[Items from a dataset]

• • • • •

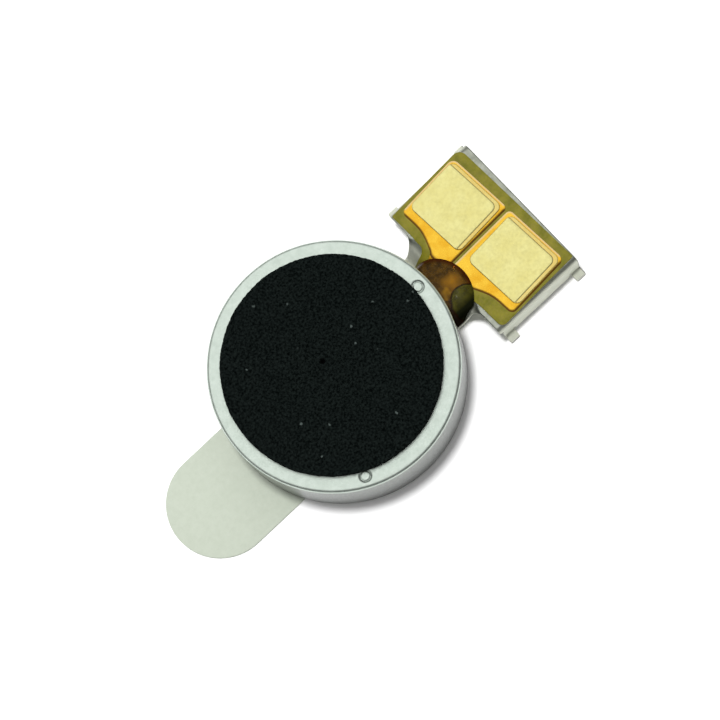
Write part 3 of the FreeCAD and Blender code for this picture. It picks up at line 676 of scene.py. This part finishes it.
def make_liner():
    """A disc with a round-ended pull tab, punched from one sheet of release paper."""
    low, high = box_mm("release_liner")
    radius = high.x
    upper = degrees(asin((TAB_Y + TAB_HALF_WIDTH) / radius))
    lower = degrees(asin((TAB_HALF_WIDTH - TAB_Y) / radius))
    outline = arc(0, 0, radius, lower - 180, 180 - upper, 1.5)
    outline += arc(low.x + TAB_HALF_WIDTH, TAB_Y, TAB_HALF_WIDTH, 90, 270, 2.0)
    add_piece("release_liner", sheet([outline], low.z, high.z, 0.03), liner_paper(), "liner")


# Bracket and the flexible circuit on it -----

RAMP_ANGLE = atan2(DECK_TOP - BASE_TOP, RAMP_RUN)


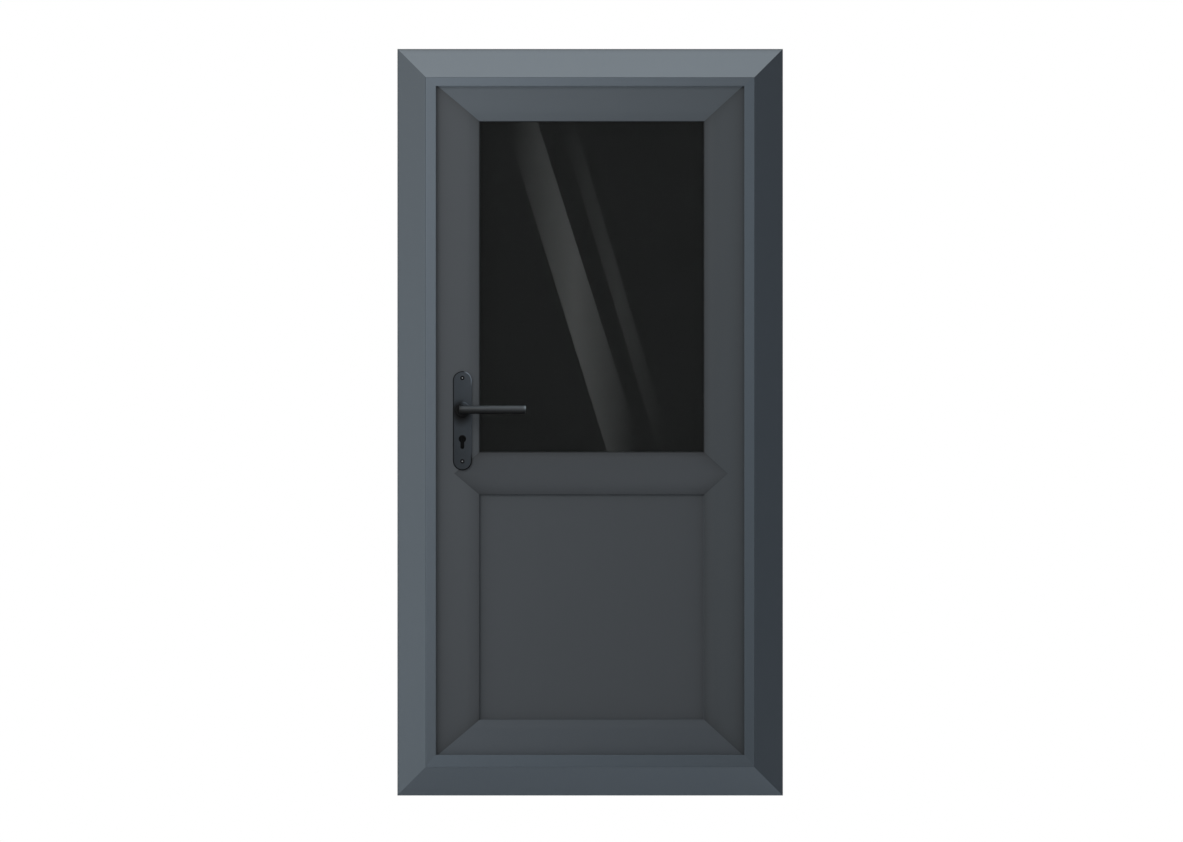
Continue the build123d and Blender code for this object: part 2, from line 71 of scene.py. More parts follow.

• • • • •

▸ Directive
All lines holding the word "code" should be picked out and copied.

▸ Full response
Write part 3 of the FreeCAD and Blender code for this picture. It picks up at line 676 of scene.py. This part finishes it.
Continue the build123d and Blender code for this object: part 2, from line 71 of scene.py. More parts follow.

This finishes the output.